In our study, the participants who had a history of difficult birth in their family were found to have higher levels of traumatic childbirth perceptions. A study on the childbirth perceptions of college students in Quebec determined that histories of family members (50.7% female, 39.9% male) affected the participants’ beliefs about childbirth31. Another study reported that the media and negative stories in the family are usually the factors that alter the attitudes of young women towards pregnancy and delivery36. Thomson et al.37 also found that fear of childbirth was affected by history of negative childbirth experiences among friends and family. As also mentioned in the literature, the findings support the idea that experiences of a difficult birth in the family show negative effects on women who have not experienced childbirth yet.

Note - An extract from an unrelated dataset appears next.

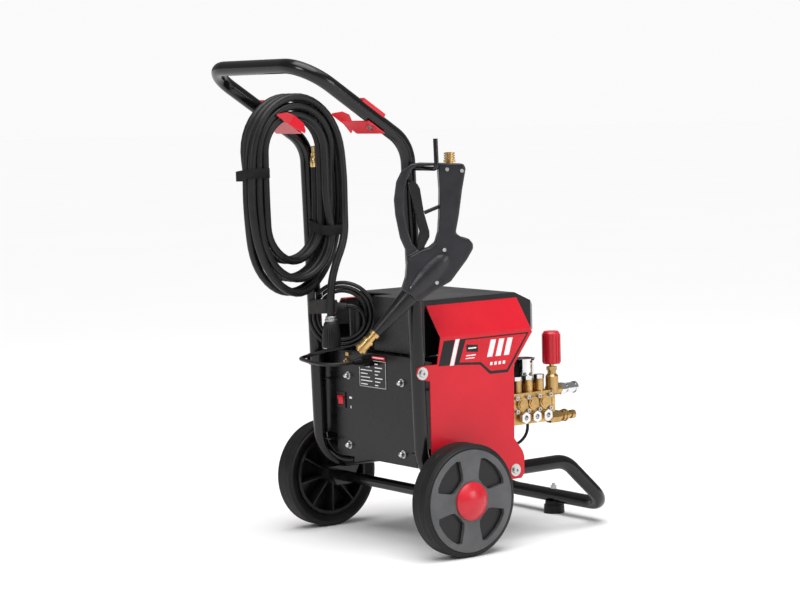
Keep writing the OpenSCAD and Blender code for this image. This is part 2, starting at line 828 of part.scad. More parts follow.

In our study, the indicators of traumatic birth perceptions were determined as satisfaction with the department of study, fear of childbirth, defining birth as a difficult and painful process and history of complicated birth in the family. Another study reported significant determinants of negative perceptions on childbirth as pregnancy planning, physical concerns, trait anxiety, expectation of labor pains, type of school and personal and professional sources of information32. Traumatic childbirth perceptions are higher among students who do not plan pregnancy, have higher levels of physical concerns and state trait anxiety, state anxiety and expectations of high labor pain. On the other hand, students who receive more information from personal and professional sources about childbirth and take courses in health sciences have lower levels of traumatic childbirth perceptions.

Among students, traumatic childbirth perceptions increase with high trait anxiety levels and low general self-esteem levels. Beliefs on self-efficacy also affect an individual’s style of thinking and emotional reactions. While individuals with high self-efficacy levels keep calm while facing difficult tasks and activities, those with low selfefficacy levels perceive events to be more difficult than they actually are and display a narrower point of view in the process of solving the problem38. Thus, low self-efficacy levels explain high traumatic childbirth perception levels.


It was determined that traumatic childbirth perceptions increased as the levels of trait anxiety, increased and self-efficacy decreased. The traumatic childbirth perceptions were lower among those who were not afraid of childbirth, were satisfied with their department of study, considered childbirth to be a normal and happy event, preferred normal childbirth for the future, were comfortable in their first delivery room experience and had no history of complicated birth in their families. In this context, there is a need to define the negative points of view of midwifery and nursing students, assess their status of self-efficacy and anxiety that are affective on these perceptions and support such students. Professional information should be provided to the students with a positive approach, and guidance and support should be offered to them to help them develop autonomy in processes of inquiry, analysis, reflection of their knowledge into their clinical skills and decision-making, and reduce their traumas. Midwifery students should be given adaptation training in order to increase their clinical adaptation and supported by peer education from higher class midwifery students. Experience sharing trainings can be organized between experienced midwives and midwifery students in the clinic. Midwives who have positive childbirth perceptions will be more competent in reducing the negative feelings of the pregnant woman during the process of delivery.